:: DATA BLOCK ::
▽
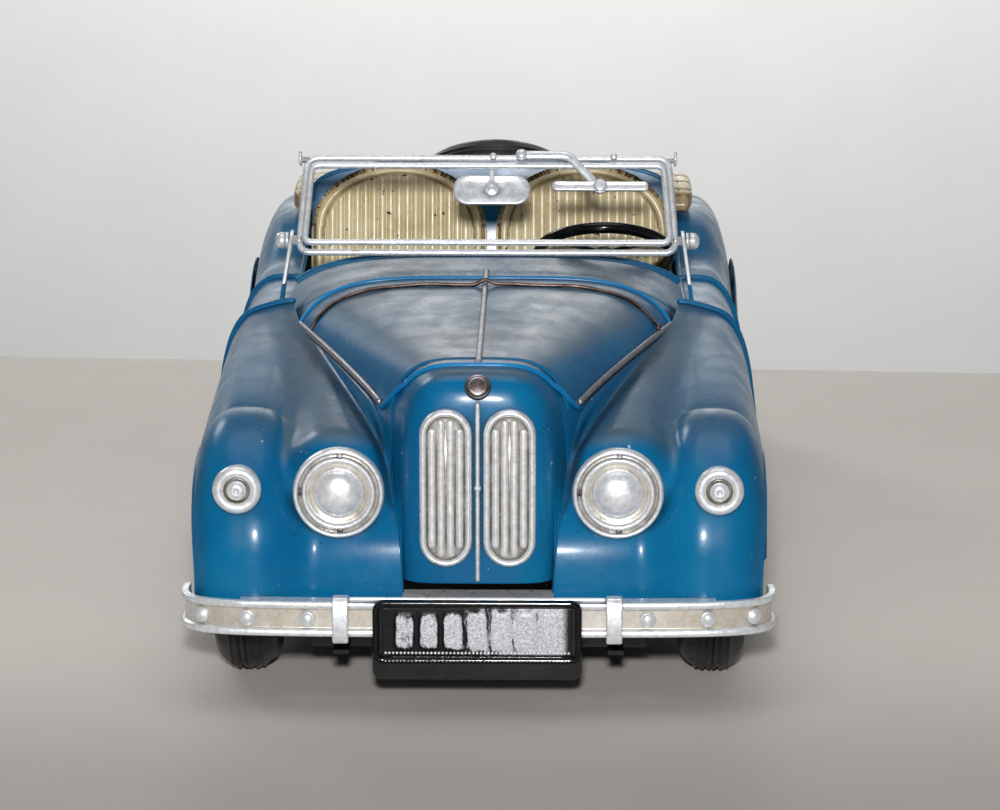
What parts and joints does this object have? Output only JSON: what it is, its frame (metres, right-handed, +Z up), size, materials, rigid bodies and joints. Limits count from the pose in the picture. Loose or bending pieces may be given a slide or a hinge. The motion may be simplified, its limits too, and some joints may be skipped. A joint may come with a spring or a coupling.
{
  "type": "friction tin car",
  "caption": "Antiqued pressed-tin toy roadster with pontoon wings, folding windscreen, spare wheel and a flywheel friction motor on its rear axle.",
  "frame": {"origin": "on the ground, at the centre of the footprint", "axes": "+Z up, the car faces -Y, +X to the car's left-hand-drive side"},
  "size_m": [0.1362, 0.32, 0.1081],
  "materials": {
    "blue_paint": "glossy petrol blue paint with dark antiquing in the creases",
    "cream_paint": "satin cream paint with brown antiquing",
    "silver_paint": "silver paint over tin, stained yellow-brown in the recesses",
    "lamp_metal": "glossy dark red paint",
    "dull_badge": "dull, browned",
    "wire_steel": "dull drawn steel",
    "black_paint": "gloss black",
    "black_plastic": "gloss black",
    "tyre_rubber": "satin black rubber",
    "gear_brass": "stamped",
    "flywheel_metal": "turned"
  },
  "bodies": {
    "body_shell": {"chassis_pan": "black_paint", "front_axle_hanger": "black_paint", "front_wing_right": "blue_paint", "front_wing_left": "blue_paint", "bonnet": "blue_paint", "scuttle": "blue_paint", "nose_shell": "blue_paint", "door_right": "blue_paint", "door_left": "blue_paint", "rear_wing_right": "blue_paint", "rear_wing_left": "blue_paint", "rear_deck": "blue_paint", "wheel_spats": "blue_paint", "cockpit_tub": "blue_paint", "dashboard": "blue_paint", "seat_right": "cream_paint", "seat_left": "cream_paint", "hood_cover": "cream_paint", "grille_surrounds": "silver_paint", "grille_slats": "silver_paint", "nose_strip": "silver_paint", "nose_badge": "dull_badge", "headlamp_rims": "silver_paint", "headlamp_domes": "silver_paint", "parking_lamps": "silver_paint", "front_bumper": "silver_paint", "rear_bumper": "silver_paint", "bumper_rivets": "silver_paint", "overriders": "silver_paint", "plate_frame": "black_paint", "plate_face": "silver_paint", "tail_lamps": "lamp_metal", "bonnet_centre_strip": "silver_paint", "bonnet_side_strips": "silver_paint", "bonnet_arch_wire": "wire_steel", "stanchions": "silver_paint", "stanchion_feet": "blue_paint", "steering_column": "black_paint", "spare_tyre": "tyre_rubber", "spare_wheel": "blue_paint", "motor_frame": "wire_steel", "chassis_screws": "wire_steel"},
    "screen_carrier": {"screen_carrier": "silver_paint", "screen_screws": "silver_paint", "mirror_arm": "silver_paint"},
    "mirror": {"mirror_plate": "silver_paint"},
    "screen_pane": {"screen_frame": "silver_paint"},
    "wiper_arm": {"wiper_arm": "silver_paint"},
    "wiper_blade": {"wiper_blade": "silver_paint"},
    "steering_wheel": {"steering_wheel": "black_plastic"},
    "front_wheelset": {"front_axle_rod": "wire_steel", "front_wheels": "blue_paint", "front_tyres": "tyre_rubber"},
    "rear_wheelset": {"rear_axle_rod": "wire_steel", "rear_wheels": "blue_paint", "rear_tyres": "tyre_rubber", "drive_gear": "gear_brass"},
    "idler": {"idler_gears": "gear_brass"},
    "flywheel": {"flywheel": "flywheel_metal"}
  },
  "joints": [
    {"name": "windscreen_fold", "type": "hinge", "parent": "body_shell", "child": "screen_carrier", "pos_m": [0, -0.025, 0.0855], "axis": [-1, 0, 0], "range_deg": [-95, 0]},
    {"name": "screen_open", "type": "hinge", "parent": "screen_carrier", "child": "screen_pane", "pos_m": [0, -0.01481, 0.10466], "axis": [-1, 0, 0], "range_deg": [0, 20]},
    {"name": "wiper_swing", "type": "hinge", "parent": "screen_pane", "child": "wiper_arm", "pos_m": [0.0086, -0.01834, 0.10654], "axis": [0, -0.8829, 0.4695], "range_deg": [-25, 5]},
    {"name": "wiper_blade_turn", "type": "hinge", "parent": "wiper_arm", "child": "wiper_blade", "pos_m": [0.0285, -0.02292, 0.099], "axis": [0, -0.8829, 0.4695], "range_deg": [-8, 8]},
    {"name": "mirror_swivel", "type": "hinge", "parent": "screen_carrier", "child": "mirror", "pos_m": [0.001, -0.01647, 0.09728], "axis": [0, -0.8829, 0.4695], "range_deg": [-20, 20]},
    {"name": "steering_turn", "type": "hinge", "parent": "body_shell", "child": "steering_wheel", "pos_m": [0.03, 0.009, 0.0768], "axis": [0, 0.5299, 0.848], "continuous": true},
    {"name": "front_axle_spin", "type": "hinge", "parent": "body_shell", "child": "front_wheelset", "pos_m": [0, -0.118, 0.024], "axis": [1, 0, 0], "continuous": true},
    {"name": "rear_axle_spin", "type": "hinge", "parent": "body_shell", "child": "rear_wheelset", "pos_m": [0, 0.08, 0.024], "axis": [1, 0, 0], "continuous": true},
    {"name": "idler_spin", "type": "hinge", "parent": "body_shell", "child": "idler", "pos_m": [0, 0.06725, 0.02742], "axis": [1, 0, 0], "continuous": true},
    {"name": "flywheel_spin", "type": "hinge", "parent": "body_shell", "child": "flywheel", "pos_m": [0, 0.05484, 0.02523], "axis": [1, 0, 0], "continuous": true}
  ],
  "couplings": [
    {"joint": "idler_spin", "follows": "rear_axle_spin", "ratio": -2.6667},
    {"joint": "flywheel_spin", "follows": "rear_axle_spin", "ratio": 6.6667}
  ]
}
△
:: TASK REQUIREMENTS ::
Using the data above, reproduce every line exactly.

:: TASK RESULT ::
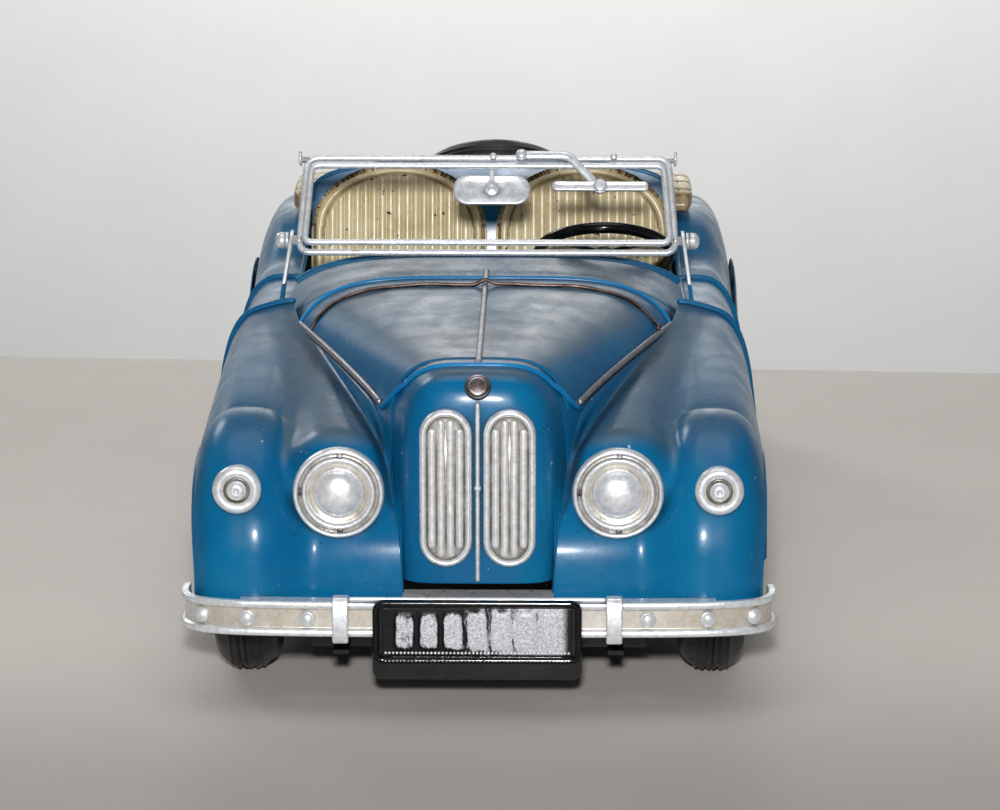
What parts and joints does this object have? Output only JSON: what it is, its frame (metres, right-handed, +Z up), size, materials, rigid bodies and joints. Limits count from the pose in the picture. Loose or bending pieces may be given a slide or a hinge. The motion may be simplified, its limits too, and some joints may be skipped. A joint may come with a spring or a coupling.
{
  "type": "friction tin car",
  "caption": "Antiqued pressed-tin toy roadster with pontoon wings, folding windscreen, spare wheel and a flywheel friction motor on its rear axle.",
  "frame": {"origin": "on the ground, at the centre of the footprint", "axes": "+Z up, the car faces -Y, +X to the car's left-hand-drive side"},
  "size_m": [0.1362, 0.32, 0.1081],
  "materials": {
    "blue_paint": "glossy petrol blue paint with dark antiquing in the creases",
    "cream_paint": "satin cream paint with brown antiquing",
    "silver_paint": "silver paint over tin, stained yellow-brown in the recesses",
    "lamp_metal": "glossy dark red paint",
    "dull_badge": "dull, browned",
    "wire_steel": "dull drawn steel",
    "black_paint": "gloss black",
    "black_plastic": "gloss black",
    "tyre_rubber": "satin black rubber",
    "gear_brass": "stamped",
    "flywheel_metal": "turned"
  },
  "bodies": {
    "body_shell": {"chassis_pan": "black_paint", "front_axle_hanger": "black_paint", "front_wing_right": "blue_paint", "front_wing_left": "blue_paint", "bonnet": "blue_paint", "scuttle": "blue_paint", "nose_shell": "blue_paint", "door_right": "blue_paint", "door_left": "blue_paint", "rear_wing_right": "blue_paint", "rear_wing_left": "blue_paint", "rear_deck": "blue_paint", "wheel_spats": "blue_paint", "cockpit_tub": "blue_paint", "dashboard": "blue_paint", "seat_right": "cream_paint", "seat_left": "cream_paint", "hood_cover": "cream_paint", "grille_surrounds": "silver_paint", "grille_slats": "silver_paint", "nose_strip": "silver_paint", "nose_badge": "dull_badge", "headlamp_rims": "silver_paint", "headlamp_domes": "silver_paint", "parking_lamps": "silver_paint", "front_bumper": "silver_paint", "rear_bumper": "silver_paint", "bumper_rivets": "silver_paint", "overriders": "silver_paint", "plate_frame": "black_paint", "plate_face": "silver_paint", "tail_lamps": "lamp_metal", "bonnet_centre_strip": "silver_paint", "bonnet_side_strips": "silver_paint", "bonnet_arch_wire": "wire_steel", "stanchions": "silver_paint", "stanchion_feet": "blue_paint", "steering_column": "black_paint", "spare_tyre": "tyre_rubber", "spare_wheel": "blue_paint", "motor_frame": "wire_steel", "chassis_screws": "wire_steel"},
    "screen_carrier": {"screen_carrier": "silver_paint", "screen_screws": "silver_paint", "mirror_arm": "silver_paint"},
    "mirror": {"mirror_plate": "silver_paint"},
    "screen_pane": {"screen_frame": "silver_paint"},
    "wiper_arm": {"wiper_arm": "silver_paint"},
    "wiper_blade": {"wiper_blade": "silver_paint"},
    "steering_wheel": {"steering_wheel": "black_plastic"},
    "front_wheelset": {"front_axle_rod": "wire_steel", "front_wheels": "blue_paint", "front_tyres": "tyre_rubber"},
    "rear_wheelset": {"rear_axle_rod": "wire_steel", "rear_wheels": "blue_paint", "rear_tyres": "tyre_rubber", "drive_gear": "gear_brass"},
    "idler": {"idler_gears": "gear_brass"},
    "flywheel": {"flywheel": "flywheel_metal"}
  },
  "joints": [
    {"name": "windscreen_fold", "type": "hinge", "parent": "body_shell", "child": "screen_carrier", "pos_m": [0, -0.025, 0.0855], "axis": [-1, 0, 0], "range_deg": [-95, 0]},
    {"name": "screen_open", "type": "hinge", "parent": "screen_carrier", "child": "screen_pane", "pos_m": [0, -0.01481, 0.10466], "axis": [-1, 0, 0], "range_deg": [0, 20]},
    {"name": "wiper_swing", "type": "hinge", "parent": "screen_pane", "child": "wiper_arm", "pos_m": [0.0086, -0.01834, 0.10654], "axis": [0, -0.8829, 0.4695], "range_deg": [-25, 5]},
    {"name": "wiper_blade_turn", "type": "hinge", "parent": "wiper_arm", "child": "wiper_blade", "pos_m": [0.0285, -0.02292, 0.099], "axis": [0, -0.8829, 0.4695], "range_deg": [-8, 8]},
    {"name": "mirror_swivel", "type": "hinge", "parent": "screen_carrier", "child": "mirror", "pos_m": [0.001, -0.01647, 0.09728], "axis": [0, -0.8829, 0.4695], "range_deg": [-20, 20]},
    {"name": "steering_turn", "type": "hinge", "parent": "body_shell", "child": "steering_wheel", "pos_m": [0.03, 0.009, 0.0768], "axis": [0, 0.5299, 0.848], "continuous": true},
    {"name": "front_axle_spin", "type": "hinge", "parent": "body_shell", "child": "front_wheelset", "pos_m": [0, -0.118, 0.024], "axis": [1, 0, 0], "continuous": true},
    {"name": "rear_axle_spin", "type": "hinge", "parent": "body_shell", "child": "rear_wheelset", "pos_m": [0, 0.08, 0.024], "axis": [1, 0, 0], "continuous": true},
    {"name": "idler_spin", "type": "hinge", "parent": "body_shell", "child": "idler", "pos_m": [0, 0.06725, 0.02742], "axis": [1, 0, 0], "continuous": true},
    {"name": "flywheel_spin", "type": "hinge", "parent": "body_shell", "child": "flywheel", "pos_m": [0, 0.05484, 0.02523], "axis": [1, 0, 0], "continuous": true}
  ],
  "couplings": [
    {"joint": "idler_spin", "follows": "rear_axle_spin", "ratio": -2.6667},
    {"joint": "flywheel_spin", "follows": "rear_axle_spin", "ratio": 6.6667}
  ]
}